La povertà a cui si fa riferimento, che il Signore Gesù ha manifestato come stile di vita, a partire dalla sua nascita in circostanze modeste a Betlemme (cf. Lc 2,1-20), fino al grande «spettacolo» (23,48) della morte in croce, avrebbe potuto essere evocata e rappresentata attraverso numerosi passi evangelici dell’opera lucana. Non è certo privo di valore ecclesiale il fatto che la liturgia abbia selezionato un episodio in cui lo stile povero, sobrio e fraterno non è tanto ciò che risplende nei gesti e nelle opere del Signore Gesù, ma quello che è richiesto ai discepoli per poter trasmettere in modo autentico e incisivo la testimonianza evangelica:

«È vicino a voi il regno di Dio» (Lc 10,9).

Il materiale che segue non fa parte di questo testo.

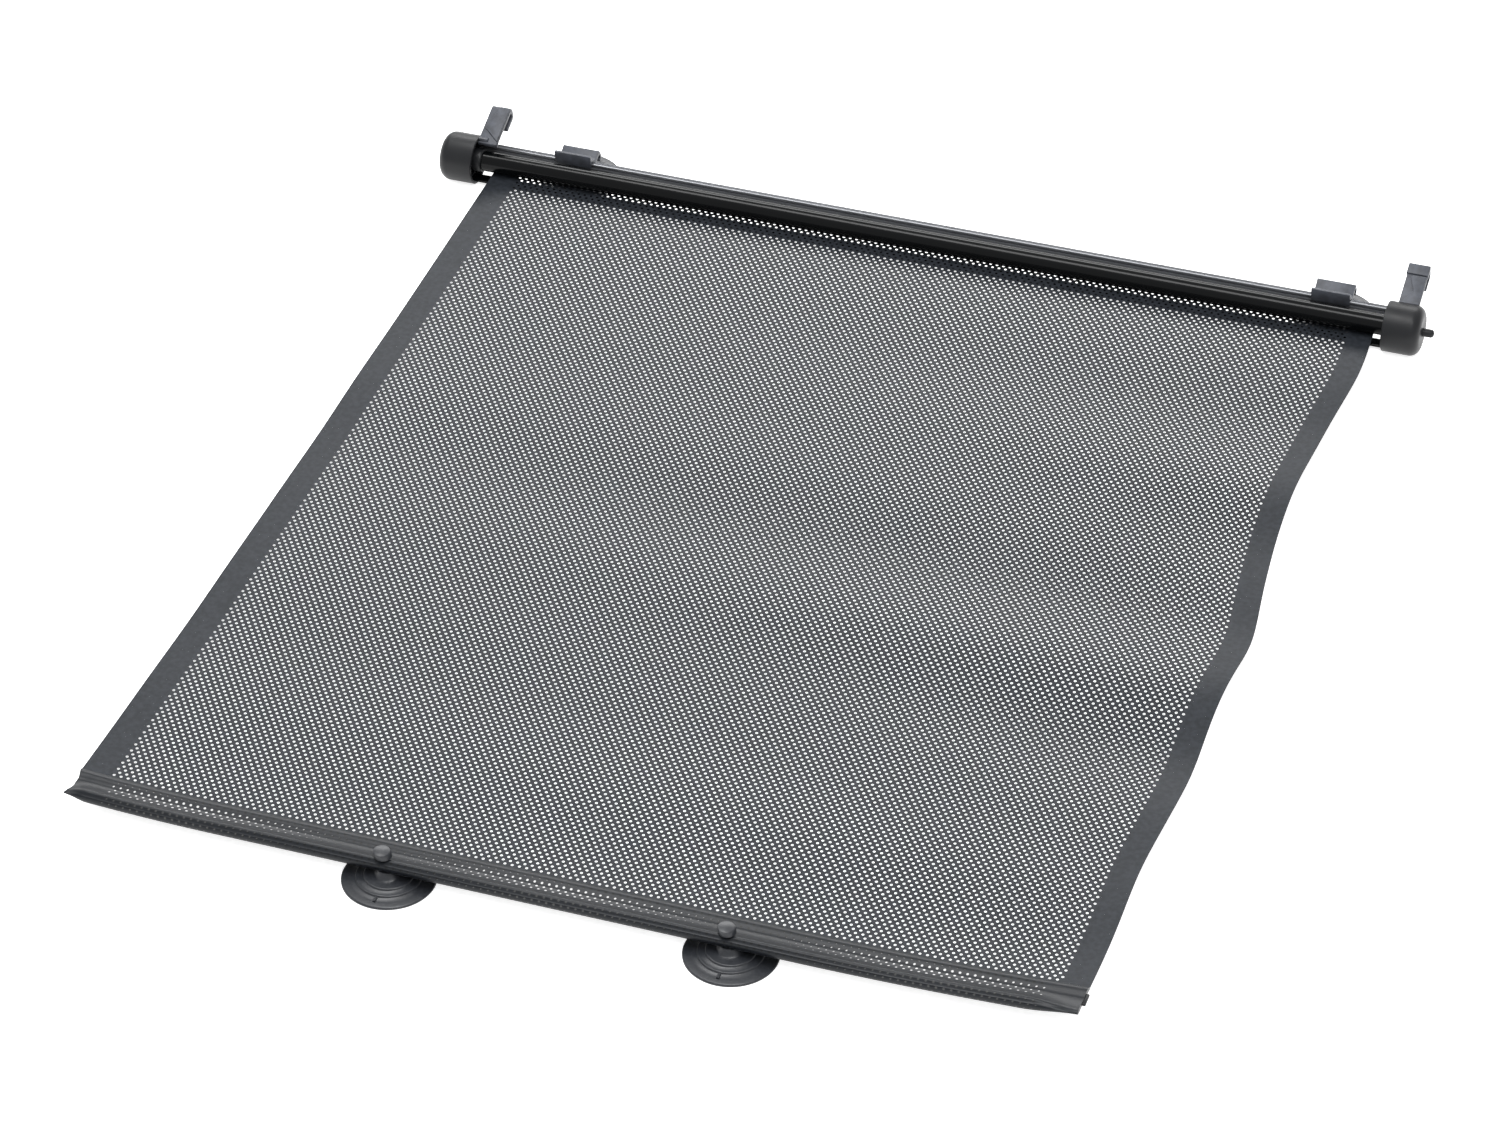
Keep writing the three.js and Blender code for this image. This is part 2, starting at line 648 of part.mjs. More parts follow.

Infatti, è proprio la povertà a fare da filo rosso nelle succinte indicazioni pastorali che Gesù impartisce ai «settantadue» discepoli inviati «davanti a sé in ogni città e luogo dove stava per recarsi» (10,1), per essere primizia e annuncio del dono dello Spirito. L’invito a non preoccuparsi di accumulare e possedere troppi strumenti per rendere efficace la comunicazione dello stile e della sostanza del Regno — «Non portate borsa, né sacca, né sandali…» — è rafforzato da una nota che potrebbe sembrare persino indelicata:

«… e non fermatevi a salutare nessuno lungo la strada» (Lc 10,4).

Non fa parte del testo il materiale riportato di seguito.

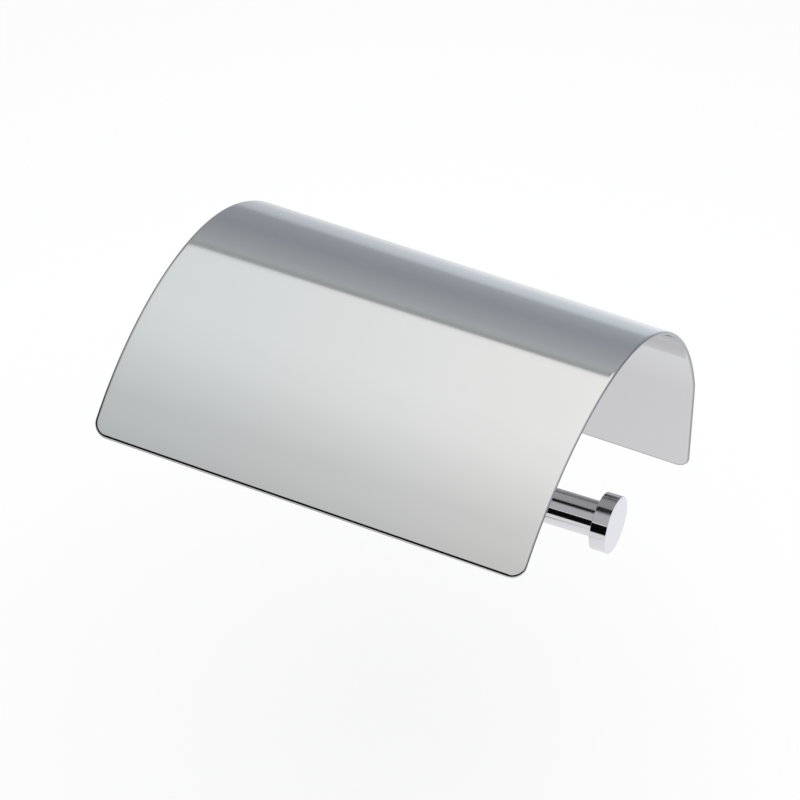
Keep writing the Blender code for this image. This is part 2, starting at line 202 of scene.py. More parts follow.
HIGH_BACK_ALONG_X = ((-1.0, 0.95), (-0.343, 0.97), (-0.293, 1.01), (-0.243, 1.06), (1.0, 1.06))
FRONT_BY_HEIGHT = ((-1.0, 0.93), (-0.09, 0.92), (-0.02, 0.004), (0.5, 0.004), (1.0, 0.004))

# Lamp and camera: places in metres, power in watts, sensor and lens in the camera's millimetres
LAMP_PLACE = (0.2, -0.4, 1.5)
LAMP_SIZE = 1.2
LAMP_POWER = 4.0
CAMERA_PLACE = (0.30897, -0.74615, 0.83953)
CAMERA_AZIMUTH = radians(24.71)
CAMERA_ELEVATION = radians(46.83)
CAMERA_ROLL = radians(-0.084)
CAMERA_SENSOR = 36.0
CAMERA_LENS = 169.8
CAMERA_NEAR = 10 * MM


# ---------------------------------------------------------------- mesh tools

def at(x, y, z, turn=NO_TURN):
    """A place in the shared frame, with a turn before it."""
    return Matrix.Translation((x, y, z)) @ turn


def bridge(edit, ring, following):
    """Faces between two closed rings of vertices; a ring of one vertex is a pole."""
    count = max(len(ring), len(following))
    for i in range(count):
        j = (i + 1) % count
        corners = [ring[i % len(ring)], ring[j % len(ring)]]
        corners += [following[j % len(following)], following[i % len(following)]]
        edit.faces.new(list(dict.fromkeys(corners)))


def eased(profile, radius, steps=EASING_STEPS):
    """Round every inner corner of an open profile of (radius, height) points."""
    points = [Vector(point) for point in profile]
    result = [points[0]]
    for before, corner, after in zip(points, points[1:], points[2:]):
        back, ahead = before - corner, after - corner
        reach = min(radius, EASED_SHARE * back.length, EASED_SHARE * ahead.length)
        start = corner + back.normalized() * reach
        end = corner + ahead.normalized() * reach
        for step in range(steps + 1):
            t = step / steps
            result.append((1 - t) ** 2 * start + 2 * t * (1 - t) * corner + t ** 2 * end)
    result.append(points[-1])
    return [tuple(point) for point in result]


def lathe_ring(edit, radius_at, height, steps):
    """A ring of vertices around Z, whose radius follows the angle."""
    angles = [2 * pi * i / steps for i in range(steps)]
    return [
        edit.verts.new((radius_at(angle) * cos(angle), radius_at(angle) * sin(angle), height))
        for angle in angles
    ]


def profile_rings(edit, profile, steps):
    """Rings around Z for a profile of (radius, height) points, single points on the axis."""
    rings = []
    for radius, height in profile:
        if radius < POLE_RADIUS:
            rings.append([edit.verts.new((0.0, 0.0, height))])
        else:
            rings.append(lathe_ring(edit, lambda angle: radius, height, steps))
    return rings


def lathe_mesh(profile, steps, closed=False):
    """A profile turned around Z, open or joined end to end."""
    edit = bmesh.new()
    rings = profile_rings(edit, profile, steps)
    pairs = list(zip(rings, rings[1:]))
    if closed:
        pairs.append((rings[-1], rings[0]))
    for ring, following in pairs:
        bridge(edit, ring, following)
    return edit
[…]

In realtà, siamo chiamati a cogliere in questa apparente insensibilità agli altri una indispensabile forma di povertà, da comprendere in relazione all’urgenza di rimanere concentrati e fedeli alla missione ricevuta, anziché disperdersi e donarsi in troppe – magari anche utili – direzioni pastorali.
Il Gesù “dipinto” dalla penna elegante e compassionevole di Luca, nei due libri a lui attribuiti dalla tradizione, appare sempre proteso a portare a compimento la sua universale missione di salvezza attraverso la sua vita, morte e risurrezione (Vangelo) e poi, mediante lo Spirito effuso sugli apostoli, ad allargare l’esperienza della vita nuova a tutti gli uomini, giudei e pagani, chiamati a conoscere e a testimoniare le grandi opere dell’amore di Dio (Atti).
Il motivo dell’essenzialità che i discepoli sono chiamati a incarnare in modo credibile non è altro che la vicinanza del Regno, le cui conseguenze devono essere riconoscibili in un sereno distacco dalle cose di questo mondo. Al discepolo la povertà non è chiesta per accreditarsi forte agli occhi degli altri, ma per testimoniare quanto possa essere felice una vita che accetta di diventare dimora dell’Altissimo e della sua potenza d’amore:

«Il Signore è vicino a chiunque lo invoca, a quanti lo invocano con sincerità» (Sal 144,18).

Agli occhi di Luca, medico sensibile al mistero dell’umanità ferita dal peccato, la vicinanza del Signore attraverso la carne umana di Gesù si esprime soprattutto nella misericordia e nell’attenzione agli ultimi, a quegli umili con cui Dio costruisce la sua storia di salvezza e il suo regno di vita eterna. Il suo Vangelo accende i riflettori su come la tenerezza di Dio sia una «forza» (2Tm 4,17) capace di orientare e sostenere l’intera storia umana verso una vera salvezza, ricordandoci che, in fondo, per affrontare il viaggio quotidiano ci serve molto poco. Solo la memoria e l’esperienza di come il Signore ci «è stato vicino» (4,17), facendosi dono e facendo diventare anche noi capaci di donarci agli altri. Lasciandoci accogliere proprio così come noi, per primi, siamo continuamente accolti nella «pace» e nell’abbraccio del Signore (Lc 10,5).